- Requirements:
From the entries that follow, reproduce exactly and only the lines from the line with "The Blender code" to the line with "STITCHED_AT = 0.42", endpoints included.

[Records]
================================
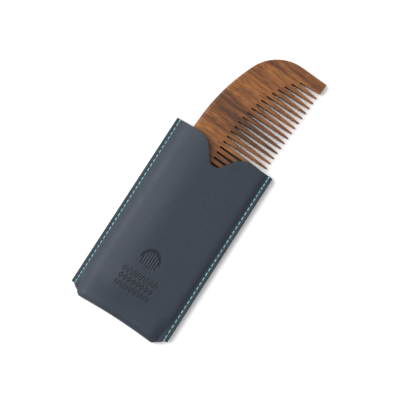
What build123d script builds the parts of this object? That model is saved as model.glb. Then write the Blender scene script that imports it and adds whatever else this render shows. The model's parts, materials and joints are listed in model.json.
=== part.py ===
from build123d import *
import math
import os

# A wooden half-moon beard comb in a sleeve made from one strip of leather. The strip is folded over at
# the sleeve's bottom end, and its two layers are cemented and lock-stitched along both long sides.
# The sleeve lies on its back: Z is up, the mouth is at +Y and the comb's teeth point to +X.
# The origin is the middle of the back panel's rest face. All lengths are in millimetres.

os.makedirs("parts", exist_ok=True)

# Sleeve
sleeve_length = 101.3
sleeve_width = 56.6
leather_thickness = 1.3
cement_thickness = 0.15
seam_width = 2.95  # cemented margin along each long side
seam_lift = 0.9  # the seams curl up this far above the rest face
seam_end_y = -46.1  # the seams stop short of the fold
pocket_flat = 23.4  # half width of the back panel's flat middle
back_curl_end = 24.7
back_curl_radius = 1.8
fold_inner_radius = 1.7
fold_corner_x = 22.3  # half width of the fold line
left_corner_step = 1.9  # how far the strip steps in at the end of each seam
right_corner_step = 2.5
right_corner_y = -46.9
right_corner_radius = 1.8
slope_head_y = -33.0  # the front panel comes down from here
slope_foot_y = -45.5  # to here, where the fold begins
slope_head_z = 7.2
slope_radius = 20.0

# Corners of the pocket's cross-section under the front panel, as (x, z), with the radius of each. It is
# highest over the comb's spine, on the left, and lowest over the tips of the teeth.
left_flank_top = (-20.6, 6.55)
left_flank_radius = 3.5
crown = (-10.0, 6.9)
crown_radius = 40.0
right_flank_top = (22.8, 3.95)
right_flank_radius = 5.0

# Thumb notch in the front panel: a V with rounded shoulders and a round bottom
notch_half_width = 10.3
notch_depth = 13.8  # to the V's corner, before it is rounded
notch_shoulder_radius = 8.0
notch_bottom_radius = 3.9

# Stitching
stitch_inset = 1.95
thread_radius = 0.33
stitch_height = 0.4
stitch_hole_radius = 0.4
leg_cap = 0.12  # the thread's legs stand this far out of their holes
first_hole_y = 49.0

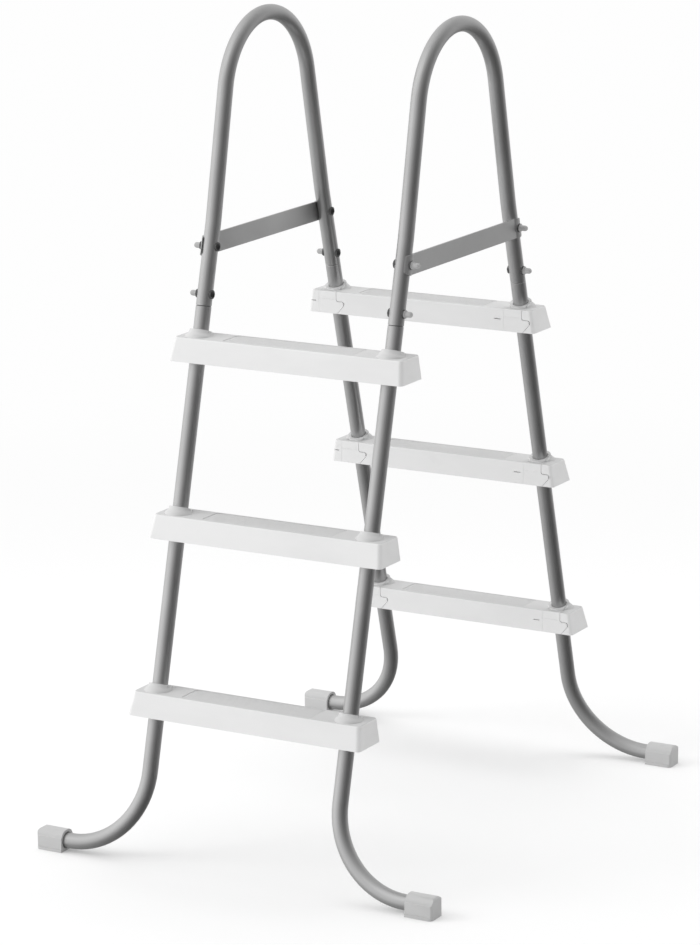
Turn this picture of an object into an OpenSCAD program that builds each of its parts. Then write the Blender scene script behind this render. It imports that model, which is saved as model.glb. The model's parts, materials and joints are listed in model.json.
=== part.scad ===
// Free-standing A-frame ladder for stepping over the wall of an above-ground pool.
// X runs along the steps, -Y is the outer (near) ladder, +Y the ladder in the water, Z is up.
// The origin is on the floor, midway between the four feet.

/* [Steps] */
// Height of the lowest tread above the floor
first_rise = 303; // [240:1:380]
// Height from one tread to the next
step_pitch = 305; // [240:1:380]
// Depth of the tread, pool side to outer side
tread_w = 63; // [56:1:90]
// How far the outer face runs out from the tread down to the lower edge
step_flare = 12.5; // [4:0.5:20]
// Height of a step moulding
step_h = 42; // [34:1:60]
// Distance from the tube axis at mid height to the pool-side face
step_inner = 37.5; // [32:0.5:48]
// How far each end face runs out from the tread down to the lower edge
end_flare = 6; // [2:0.5:12]
// Wall of a step moulding
step_wall = 3; // [2:0.25:4.5]
// Thickness of the ribs under a step
rib_t = 2.4; // [1.6:0.2:4]
// Cross ribs between the two tubes of a step
rib_count = 6; // [3:1:10]
// Clearance around the leg in a step and its locks
step_fit = 0.3; // [0.1:0.05:0.6]
// Wall of the sleeve that carries the leg through a step
sleeve_wall = 4; // [3:0.25:6]
// Height of the half collar on the outer side of each leg
collar_h = 13; // [6:0.5:20]
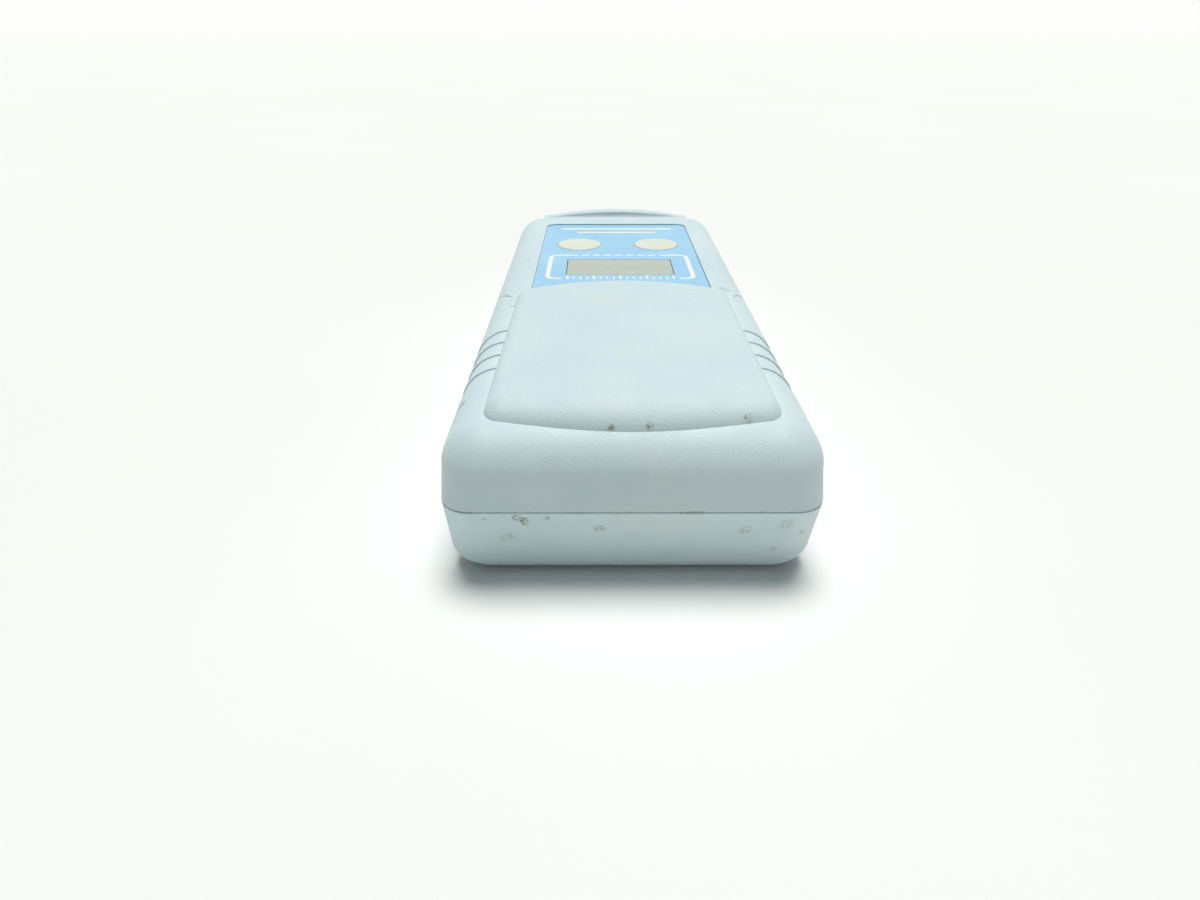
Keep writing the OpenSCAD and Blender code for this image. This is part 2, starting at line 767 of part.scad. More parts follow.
module display_frame() {
    glass_z = glass_top - glass_t - board_top;
    color(black_plastic) translate([0, window_y, board_top]) difference() {
        linear_extrude(glass_top - board_top) square(2 * frame_half, center = true);
        translate([0, 0, glass_z]) linear_extrude(10)
            square(2 * glass_half + [0.2, 0.2], center = true);
        for (s = [-1, 1]) translate([0, s * (glass_half[1] - strip_t / 2 - 0.2), -cut])
            linear_extrude(10) square([2 * strip_half_w + 0.2, strip_t + 0.2], center = true);
        translate([0, 0, 1.2]) linear_extrude(10)
            square([2 * strip_half_w, 2 * (glass_half[1] - strip_t - 1.4)], center = true);
    }
}

module display_connectors() {
    color([0.85, 0.55, 0.6]) for (s = [-1, 1])
        translate([0, window_y + s * (glass_half[1] - strip_t / 2 - 0.2), board_top])
            linear_extrude(glass_top - glass_t - board_top)
                square([2 * strip_half_w, strip_t], center = true);
}

// Battery rows: the nub points to the keypad end on even rows
function row_x(i) = (i - (cell_rows - 1) / 2) * cell_pitch;
function nub_end(i) = i % 2 == 0 ? 1 : -1;

module contact_plates() {
    z0 = cell_z - plate_half;
    z1 = cell_z + plate_half;
    y1 = [bay_y1 - plate_t, bay_y1];
    color(metal_colour) {
        for (x = [row_x(0), row_x(3)]) {
            box_from([x - plate_half, y1[0], z0], [x + plate_half, y1[1], z1]);
            box_from([x - tab_half, y1[0], z1 - cut], [x + tab_half, y1[1], board_bottom]);
        }
        box_from([row_x(1) - plate_half, y1[0], z0], [row_x(2) + plate_half, y1[1], z1]);
        for (i = [0, 2]) box_from([row_x(i) - plate_half, bay_y0, z0],
            [row_x(i + 1) + plate_half, bay_y0 + plate_t, z1]);
        for (i = [0 : cell_rows - 1]) contact_at(i, nub_end(i))
            cylinder(r1 = 2.6, r2 = 1.8, h = contact_space - plate_t - 0.1, $fn = 32);
    }
}

// Place on a contact plate, facing the battery in row i
module contact_at(i, end) {
    y = end > 0 ? bay_y1 - plate_t : bay_y0 + plate_t;
    translate([row_x(i), y, cell_z]) rotate([end * 90, 0, 0]) children();
}

module battery_springs() {
    h = contact_space - plate_t - 0.1;
    color(metal_colour) for (i = [0 : cell_rows - 1]) contact_at(i, -nub_end(i))
        rotate_extrude($fn = 32) polygon([[3.2, 0], [4, 0], [4, h * 0.3], [3.5, h * 0.3],
            [3.5, h * 0.65], [3, h * 0.65], [3, h], [2.2, h], [2.2, h * 0.4],
            [3.2, h * 0.4]]);
}

module batteries() {
    nub = 0.8;
    color([0.30, 0.33, 0.36]) for (i = [0 : cell_rows - 1])
        translate([row_x(i), (bay_y0 + bay_y1) / 2, cell_z]) rotate([-90 * nub_end(i), 0, 0])
            translate([0, 0, -cell_l / 2]) {
                cylinder(r = cell_d / 2, h = cell_l - nub, $fn = 64);
                cylinder(r = 1.9, h = cell_l, $fn = 32);
            }
}

module battery_door() {
    color(shell_colour) difference() {
        union() {
            intersection() {
                lower_form(0, y_cap, y_key);
                box_from([-door_half_w, bay_y0 - door_ledge + door_gap, -cut],
                    [door_half_w, y_key, door_lift]);
            }
            both_sides() box_from([door_half_w - cut, bay_y0, runner_z[0]],
                [door_half_w + runner_w, bay_y1, runner_z[1]]);
        }
        lower_form(door_t, y_cap, y_key - door_t, 0, coarse);
        for (i = [0 : 4]) translate([0, y_key - 24 + 2.4 * i, -cut])
            linear_extrude(cut + 0.4) square([0.8 * door_half_w, 1.1], center = true);
    }
}

front_housing();
rear_housing();
keypad_overlay();
display_window();
zero_key();
read_key();
cap_upper_shell();
cap_lower_shell();
cell_holder();
cell_seal();
lamp();
lamp_board();
lamp_lead();
collimating_lens();
interference_filter();
photodiode();
detector_board();
detector_ribbon();
main_board();
microcontroller();
amplifier_chip();
smoothing_capacitor();
timing_crystal();
key_switches();
cable_sockets();
board_screws();
holder_screws();
display_glass();
display_frame();
display_connectors();
contact_plates();
battery_springs();
batteries();
battery_door();
case_screws();
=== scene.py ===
"""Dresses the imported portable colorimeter: smooth moulded shells, a printed label, real finishes.

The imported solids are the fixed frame. Sizes are millimetres and are turned into metres when a
piece is finished. X runs across the body, Y from the cap end to the keypad end and Z up.
"""
import logging
from dataclasses import dataclass, field
from enum import Enum
from math import asin, cos, degrees, pi, radians, sin, sqrt
from typing import Callable, Iterable, Sequence

import bmesh
import bpy
from mathutils import Matrix, Vector


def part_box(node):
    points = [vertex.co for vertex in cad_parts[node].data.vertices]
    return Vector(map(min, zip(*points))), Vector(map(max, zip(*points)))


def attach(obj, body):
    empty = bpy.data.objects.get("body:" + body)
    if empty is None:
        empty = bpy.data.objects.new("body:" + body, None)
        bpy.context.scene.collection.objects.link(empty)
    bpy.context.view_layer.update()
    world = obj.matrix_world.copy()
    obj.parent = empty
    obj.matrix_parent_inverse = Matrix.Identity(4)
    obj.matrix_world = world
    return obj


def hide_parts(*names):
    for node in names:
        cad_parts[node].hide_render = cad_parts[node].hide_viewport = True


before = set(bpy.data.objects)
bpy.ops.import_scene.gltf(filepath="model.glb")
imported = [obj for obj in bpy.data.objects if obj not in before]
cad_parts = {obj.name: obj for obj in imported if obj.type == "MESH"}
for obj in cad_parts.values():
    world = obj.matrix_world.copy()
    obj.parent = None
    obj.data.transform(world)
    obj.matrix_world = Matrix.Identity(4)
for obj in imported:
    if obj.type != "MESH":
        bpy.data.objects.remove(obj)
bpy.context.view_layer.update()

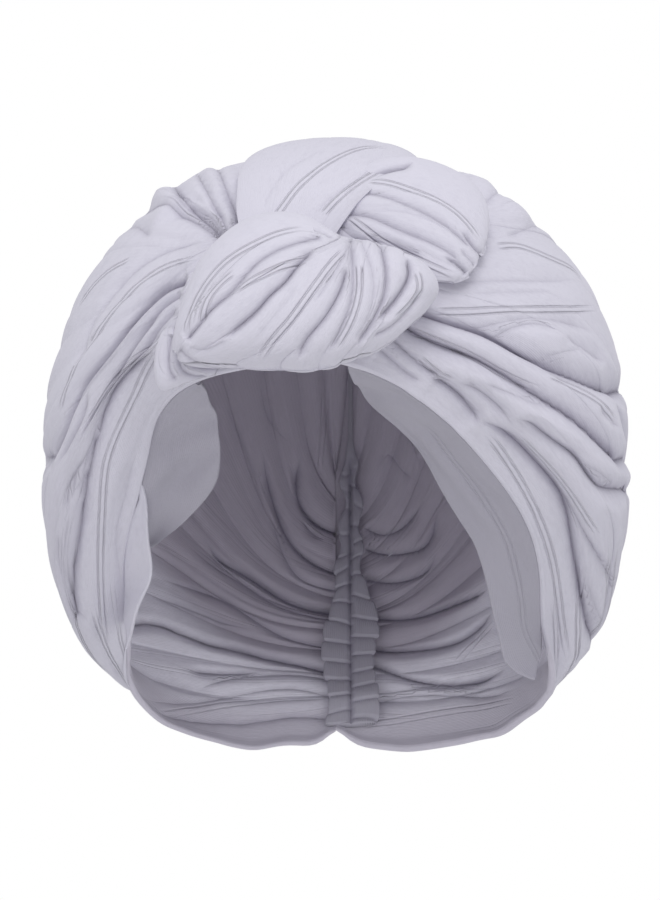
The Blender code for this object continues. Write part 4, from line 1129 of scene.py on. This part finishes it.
STITCHED_FROM = (0.060, 0.075)  # way along the edge over which the row of stitches sets in
STITCHED_AT = 0.42  # where that row lies between the two edges


def make_facing(name, seed, material):
    """A facing: a sheet ruled from the front edge to the free edge, bowed by a parabola and
    waved by seeded drift, with half a thickness to each side and a rounded free edge."""
    plan = FACINGS[name]
    rows, columns = FACING_GRID
    t = np.linspace(*plan["stations"], columns)
    s = np.zeros_like(t)
    panel = plan["panel"]
    edge = envelope(panel, s, t) - HEM * 0.7 * outward(panel, s, t)
    free = np.array([place for _, place in plan["rows"]]) * MM
    free = spline_weights([station for station, _ in plan["rows"]], t) @ free
    off_edge = unit(envelope(panel, s, t) - envelope(panel, s + 0.05, t))
    start = edge + (FACING_CLEAR + FACING_CLOTH / 2) * off_edge
    share = np.linspace(0, 1, rows)[:, None, None]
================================
- Solution below:
The Blender code for this object continues. Write part 4, from line 1129 of scene.py on. This part finishes it.
STITCHED_FROM = (0.060, 0.075)  # way along the edge over which the row of stitches sets in
STITCHED_AT = 0.42  # where that row lies between the two edges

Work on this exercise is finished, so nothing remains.